### What is being asked
Extract the lines between the ones holding "two spanner slots" and "if empty is", inclusive, exactly as written and nothing more.
══════
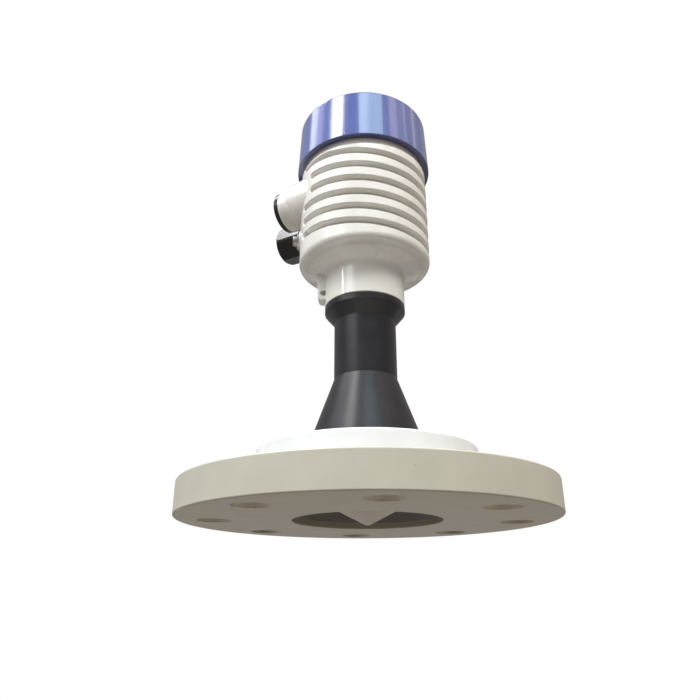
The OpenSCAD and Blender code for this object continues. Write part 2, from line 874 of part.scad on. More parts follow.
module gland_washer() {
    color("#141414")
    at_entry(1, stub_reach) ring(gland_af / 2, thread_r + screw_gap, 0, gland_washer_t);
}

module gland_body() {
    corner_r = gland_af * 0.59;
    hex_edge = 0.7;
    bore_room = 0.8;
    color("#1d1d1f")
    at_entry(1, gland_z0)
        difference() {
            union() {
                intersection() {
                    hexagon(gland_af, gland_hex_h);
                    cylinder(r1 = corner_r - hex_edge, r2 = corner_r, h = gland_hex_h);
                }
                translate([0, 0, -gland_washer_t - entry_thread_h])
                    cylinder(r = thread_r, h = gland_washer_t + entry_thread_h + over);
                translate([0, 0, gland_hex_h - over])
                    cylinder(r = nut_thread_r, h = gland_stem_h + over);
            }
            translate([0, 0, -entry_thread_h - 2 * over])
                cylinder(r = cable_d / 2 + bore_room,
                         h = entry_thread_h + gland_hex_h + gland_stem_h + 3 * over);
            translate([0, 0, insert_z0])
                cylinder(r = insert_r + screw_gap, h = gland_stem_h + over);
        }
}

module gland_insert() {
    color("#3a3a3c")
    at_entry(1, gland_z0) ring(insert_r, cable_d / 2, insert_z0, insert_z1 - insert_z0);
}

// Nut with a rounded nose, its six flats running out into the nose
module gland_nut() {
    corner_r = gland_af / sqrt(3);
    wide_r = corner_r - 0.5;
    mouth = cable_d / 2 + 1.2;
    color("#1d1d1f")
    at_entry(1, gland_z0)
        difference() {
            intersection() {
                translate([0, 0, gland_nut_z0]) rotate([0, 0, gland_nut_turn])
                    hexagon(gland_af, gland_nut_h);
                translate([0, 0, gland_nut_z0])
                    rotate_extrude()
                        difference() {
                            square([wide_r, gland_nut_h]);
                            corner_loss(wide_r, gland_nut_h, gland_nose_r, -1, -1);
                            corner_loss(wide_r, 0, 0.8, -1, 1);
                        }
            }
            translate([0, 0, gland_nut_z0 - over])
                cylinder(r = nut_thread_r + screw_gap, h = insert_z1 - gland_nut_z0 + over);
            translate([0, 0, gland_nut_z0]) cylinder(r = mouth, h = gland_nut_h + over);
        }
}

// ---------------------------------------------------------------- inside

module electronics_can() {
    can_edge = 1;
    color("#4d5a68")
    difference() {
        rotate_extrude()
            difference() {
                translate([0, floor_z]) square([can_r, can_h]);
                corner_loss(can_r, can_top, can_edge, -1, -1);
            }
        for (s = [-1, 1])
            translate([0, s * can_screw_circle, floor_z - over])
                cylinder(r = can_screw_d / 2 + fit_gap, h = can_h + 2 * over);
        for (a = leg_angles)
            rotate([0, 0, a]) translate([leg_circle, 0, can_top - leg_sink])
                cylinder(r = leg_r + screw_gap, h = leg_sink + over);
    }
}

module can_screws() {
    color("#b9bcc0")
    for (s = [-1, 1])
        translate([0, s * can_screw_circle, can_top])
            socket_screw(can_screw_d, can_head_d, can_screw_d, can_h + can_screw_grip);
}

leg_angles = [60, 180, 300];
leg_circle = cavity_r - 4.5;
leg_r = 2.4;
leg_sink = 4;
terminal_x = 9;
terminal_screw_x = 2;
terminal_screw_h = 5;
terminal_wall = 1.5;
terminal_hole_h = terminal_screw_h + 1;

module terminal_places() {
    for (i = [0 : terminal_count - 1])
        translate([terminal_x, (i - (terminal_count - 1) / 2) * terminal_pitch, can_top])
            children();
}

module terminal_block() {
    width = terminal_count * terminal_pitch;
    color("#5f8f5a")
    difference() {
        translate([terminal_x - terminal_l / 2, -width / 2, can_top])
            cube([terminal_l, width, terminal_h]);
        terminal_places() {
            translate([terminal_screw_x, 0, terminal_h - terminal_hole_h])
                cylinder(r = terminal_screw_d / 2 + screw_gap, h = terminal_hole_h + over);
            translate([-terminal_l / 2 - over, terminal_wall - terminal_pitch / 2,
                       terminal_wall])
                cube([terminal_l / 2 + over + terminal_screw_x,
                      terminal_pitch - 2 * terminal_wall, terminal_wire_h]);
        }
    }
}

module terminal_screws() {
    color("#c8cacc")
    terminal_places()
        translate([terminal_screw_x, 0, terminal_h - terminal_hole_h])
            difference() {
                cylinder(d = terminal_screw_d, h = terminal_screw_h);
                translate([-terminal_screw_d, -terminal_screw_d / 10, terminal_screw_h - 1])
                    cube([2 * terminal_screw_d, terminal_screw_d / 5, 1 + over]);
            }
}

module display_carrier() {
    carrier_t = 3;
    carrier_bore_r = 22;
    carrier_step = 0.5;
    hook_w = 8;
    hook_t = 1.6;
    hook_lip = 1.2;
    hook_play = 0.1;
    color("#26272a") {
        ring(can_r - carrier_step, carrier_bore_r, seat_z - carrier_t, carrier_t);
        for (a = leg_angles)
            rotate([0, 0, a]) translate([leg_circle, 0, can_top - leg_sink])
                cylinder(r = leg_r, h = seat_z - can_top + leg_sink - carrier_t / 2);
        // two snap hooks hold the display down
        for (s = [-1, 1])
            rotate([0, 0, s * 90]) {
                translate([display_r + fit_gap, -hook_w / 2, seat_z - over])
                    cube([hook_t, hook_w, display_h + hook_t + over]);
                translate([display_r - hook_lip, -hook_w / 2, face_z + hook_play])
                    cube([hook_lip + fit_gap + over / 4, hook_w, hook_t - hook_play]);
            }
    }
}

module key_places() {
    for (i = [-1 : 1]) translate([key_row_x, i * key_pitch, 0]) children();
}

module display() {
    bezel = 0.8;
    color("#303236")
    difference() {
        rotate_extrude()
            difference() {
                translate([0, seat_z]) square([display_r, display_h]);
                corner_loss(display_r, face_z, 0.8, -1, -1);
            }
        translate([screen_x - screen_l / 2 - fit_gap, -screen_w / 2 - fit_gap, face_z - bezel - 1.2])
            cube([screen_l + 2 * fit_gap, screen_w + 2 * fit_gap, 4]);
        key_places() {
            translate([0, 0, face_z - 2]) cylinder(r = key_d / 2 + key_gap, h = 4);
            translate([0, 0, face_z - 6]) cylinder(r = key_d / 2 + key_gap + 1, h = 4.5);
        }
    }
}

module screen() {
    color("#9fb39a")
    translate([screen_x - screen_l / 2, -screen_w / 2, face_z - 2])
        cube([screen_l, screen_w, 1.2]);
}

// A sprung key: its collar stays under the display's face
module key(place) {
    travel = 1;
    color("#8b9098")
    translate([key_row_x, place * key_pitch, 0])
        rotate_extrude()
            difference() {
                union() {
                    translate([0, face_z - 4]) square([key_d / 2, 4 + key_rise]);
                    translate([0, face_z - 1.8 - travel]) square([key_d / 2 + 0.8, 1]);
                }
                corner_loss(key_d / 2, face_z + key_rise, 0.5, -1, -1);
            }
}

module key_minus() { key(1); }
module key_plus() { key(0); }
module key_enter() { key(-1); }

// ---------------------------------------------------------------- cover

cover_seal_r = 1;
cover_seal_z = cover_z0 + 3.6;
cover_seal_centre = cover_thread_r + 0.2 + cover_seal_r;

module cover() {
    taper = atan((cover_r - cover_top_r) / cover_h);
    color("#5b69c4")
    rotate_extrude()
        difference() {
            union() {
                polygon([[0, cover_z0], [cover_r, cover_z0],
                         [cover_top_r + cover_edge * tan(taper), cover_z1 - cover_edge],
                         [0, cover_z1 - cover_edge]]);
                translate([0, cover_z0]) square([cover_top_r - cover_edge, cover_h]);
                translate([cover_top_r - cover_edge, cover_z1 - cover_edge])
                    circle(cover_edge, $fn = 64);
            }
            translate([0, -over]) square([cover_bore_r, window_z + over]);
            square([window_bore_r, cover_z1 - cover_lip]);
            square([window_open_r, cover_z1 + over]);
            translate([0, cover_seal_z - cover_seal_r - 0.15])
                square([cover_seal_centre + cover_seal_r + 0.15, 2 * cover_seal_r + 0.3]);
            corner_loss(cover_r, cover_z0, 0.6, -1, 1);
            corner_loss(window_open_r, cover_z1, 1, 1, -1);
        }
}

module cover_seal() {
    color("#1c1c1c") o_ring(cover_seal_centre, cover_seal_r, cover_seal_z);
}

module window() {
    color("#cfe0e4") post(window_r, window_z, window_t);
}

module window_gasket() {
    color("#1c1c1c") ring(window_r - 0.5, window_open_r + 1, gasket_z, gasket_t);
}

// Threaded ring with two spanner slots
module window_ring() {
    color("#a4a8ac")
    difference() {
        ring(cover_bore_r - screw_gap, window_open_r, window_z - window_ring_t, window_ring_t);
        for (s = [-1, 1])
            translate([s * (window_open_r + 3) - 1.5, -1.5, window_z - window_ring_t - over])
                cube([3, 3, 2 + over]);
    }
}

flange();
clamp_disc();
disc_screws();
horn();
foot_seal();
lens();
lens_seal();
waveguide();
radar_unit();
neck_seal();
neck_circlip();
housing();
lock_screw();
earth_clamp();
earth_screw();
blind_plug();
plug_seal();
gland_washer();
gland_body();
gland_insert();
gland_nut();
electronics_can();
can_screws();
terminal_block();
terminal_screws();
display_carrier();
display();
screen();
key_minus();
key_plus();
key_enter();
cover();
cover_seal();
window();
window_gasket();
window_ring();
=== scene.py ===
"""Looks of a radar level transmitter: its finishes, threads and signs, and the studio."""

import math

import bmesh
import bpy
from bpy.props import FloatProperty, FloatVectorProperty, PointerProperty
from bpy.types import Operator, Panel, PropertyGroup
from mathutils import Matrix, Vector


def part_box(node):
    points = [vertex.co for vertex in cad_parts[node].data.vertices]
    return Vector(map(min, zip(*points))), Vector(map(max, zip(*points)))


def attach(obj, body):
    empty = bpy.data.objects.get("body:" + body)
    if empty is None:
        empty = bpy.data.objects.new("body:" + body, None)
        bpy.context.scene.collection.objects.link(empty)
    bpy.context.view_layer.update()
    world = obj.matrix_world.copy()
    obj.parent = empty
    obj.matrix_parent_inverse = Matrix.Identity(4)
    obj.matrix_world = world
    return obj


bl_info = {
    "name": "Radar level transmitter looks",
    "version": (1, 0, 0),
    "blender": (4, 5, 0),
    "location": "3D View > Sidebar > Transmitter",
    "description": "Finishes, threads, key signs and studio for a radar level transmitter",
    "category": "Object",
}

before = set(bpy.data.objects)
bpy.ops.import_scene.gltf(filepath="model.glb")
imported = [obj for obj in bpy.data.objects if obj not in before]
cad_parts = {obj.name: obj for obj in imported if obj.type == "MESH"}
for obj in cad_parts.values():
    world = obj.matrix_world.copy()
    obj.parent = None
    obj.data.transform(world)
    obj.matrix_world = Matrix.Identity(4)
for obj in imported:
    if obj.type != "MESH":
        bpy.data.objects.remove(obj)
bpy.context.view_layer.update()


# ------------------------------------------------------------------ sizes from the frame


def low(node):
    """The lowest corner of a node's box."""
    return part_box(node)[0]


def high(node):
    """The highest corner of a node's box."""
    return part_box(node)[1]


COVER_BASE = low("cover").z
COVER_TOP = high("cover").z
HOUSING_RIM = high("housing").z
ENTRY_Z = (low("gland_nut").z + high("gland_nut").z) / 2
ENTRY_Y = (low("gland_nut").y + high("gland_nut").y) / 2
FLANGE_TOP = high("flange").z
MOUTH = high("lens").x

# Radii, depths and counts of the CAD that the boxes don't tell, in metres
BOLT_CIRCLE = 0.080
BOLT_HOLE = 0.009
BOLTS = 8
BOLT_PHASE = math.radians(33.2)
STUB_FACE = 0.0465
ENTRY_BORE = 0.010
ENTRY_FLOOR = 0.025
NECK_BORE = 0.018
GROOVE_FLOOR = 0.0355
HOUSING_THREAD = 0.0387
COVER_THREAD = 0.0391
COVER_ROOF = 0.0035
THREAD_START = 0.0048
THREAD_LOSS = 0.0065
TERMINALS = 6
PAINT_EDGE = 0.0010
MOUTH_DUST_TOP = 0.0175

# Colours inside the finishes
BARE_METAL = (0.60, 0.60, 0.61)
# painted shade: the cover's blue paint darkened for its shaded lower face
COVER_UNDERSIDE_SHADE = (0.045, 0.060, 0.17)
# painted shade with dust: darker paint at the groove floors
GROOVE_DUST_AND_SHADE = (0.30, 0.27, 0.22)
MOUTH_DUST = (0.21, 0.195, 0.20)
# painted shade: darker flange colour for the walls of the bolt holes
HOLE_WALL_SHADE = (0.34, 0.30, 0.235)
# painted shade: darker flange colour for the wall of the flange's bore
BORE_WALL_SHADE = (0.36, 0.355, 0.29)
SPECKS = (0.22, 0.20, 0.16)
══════
### Finished task
// Threaded ring with two spanner slots
module window_ring() {
    color("#a4a8ac")
    difference() {
        ring(cover_bore_r - screw_gap, window_open_r, window_z - window_ring_t, window_ring_t);
        for (s = [-1, 1])
            translate([s * (window_open_r + 3) - 1.5, -1.5, window_z - window_ring_t - over])
                cube([3, 3, 2 + over]);
    }
}

flange();
clamp_disc();
disc_screws();
horn();
foot_seal();
lens();
lens_seal();
waveguide();
radar_unit();
neck_seal();
neck_circlip();
housing();
lock_screw();
earth_clamp();
earth_screw();
blind_plug();
plug_seal();
gland_washer();
gland_body();
gland_insert();
gland_nut();
electronics_can();
can_screws();
terminal_block();
terminal_screws();
display_carrier();
display();
screen();
key_minus();
key_plus();
key_enter();
cover();
cover_seal();
window();
window_gasket();
window_ring();
=== scene.py ===
"""Looks of a radar level transmitter: its finishes, threads and signs, and the studio."""

import math

import bmesh
import bpy
from bpy.props import FloatProperty, FloatVectorProperty, PointerProperty
from bpy.types import Operator, Panel, PropertyGroup
from mathutils import Matrix, Vector


def part_box(node):
    points = [vertex.co for vertex in cad_parts[node].data.vertices]
    return Vector(map(min, zip(*points))), Vector(map(max, zip(*points)))


def attach(obj, body):
    empty = bpy.data.objects.get("body:" + body)
    if empty is None:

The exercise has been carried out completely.